Comment in response to: http://mattturck.com/2012/07/20/data-driven-venture-capital
Considering the possibility of using quantitative techniques to invest in startups.
Quantitative investing is really quite hard, even when trying to analyse equities with decades of financial reports available. The world is complex and always changing, with no guarantee that historical conditions will prevail. Furthermore, the data that you have is generally extremely sparse relative to the dimensionality of the problem, requires lots of massaging to normalize, and is full of wrinkles that must be ironed out to normalize it for comparison (retrospective corrections, stock splits and other corporate actions etc… etc…).
The natural (and only) solution is to approach the problem with really strong priors in the form of a set of principled, theory-driven model(s) of the fundamentals, (backed by good engineering and thorough data management).
Because the problem domain itself is so complex, and the data so sparse, the models themselves have to be simple, which means that most of the opportunities for innovation are to be found in the search for new and previously underexploited data sources. This is particularly true when looking at early-stage startups, as financial history is either absent or not particularly predictive.
Perhaps fortunately, the current state of the art in data exploitation is really quite poor, meaning that many opportunities exist to improve the state of the art.

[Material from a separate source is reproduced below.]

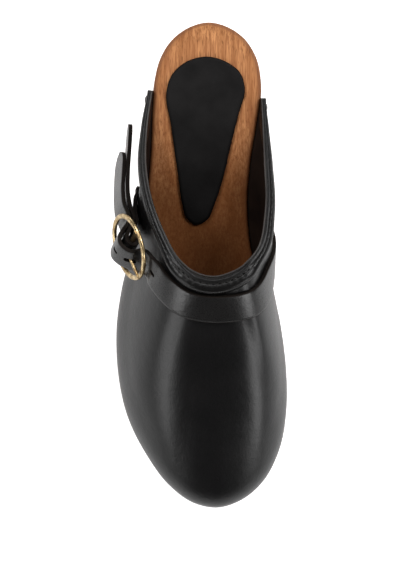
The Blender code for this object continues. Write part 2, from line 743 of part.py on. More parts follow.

So, what opportunities can we identify?
Well, organizations are composed of people. Different organizations have different personalities, and different cultures; sometimes the people in those organizations gel together and turn into a great and highly productive team, and sometimes they do not.
If you were able to develop a really good understanding of how people work together in teams, and how different personality types, personal circumstances, technical skills and work environments come together, you could build what could be a pretty strong factor based on staff surveys, psychometric profiles and whatever other behavioral data you can lay your hands on.
(You could also use the same models to build a secondary business offering personal and organizational coaching… )
The cost of obtaining this data would be quite high, unfortunately, but there are other factors that could be attractive based simply on the ease with which large quantities of data may be collected.
For example, a statistical analysis of source code repositories and checkin histories might well yield insights into the ability of the organisation to respond to changing conditions, and to rapidly innovate.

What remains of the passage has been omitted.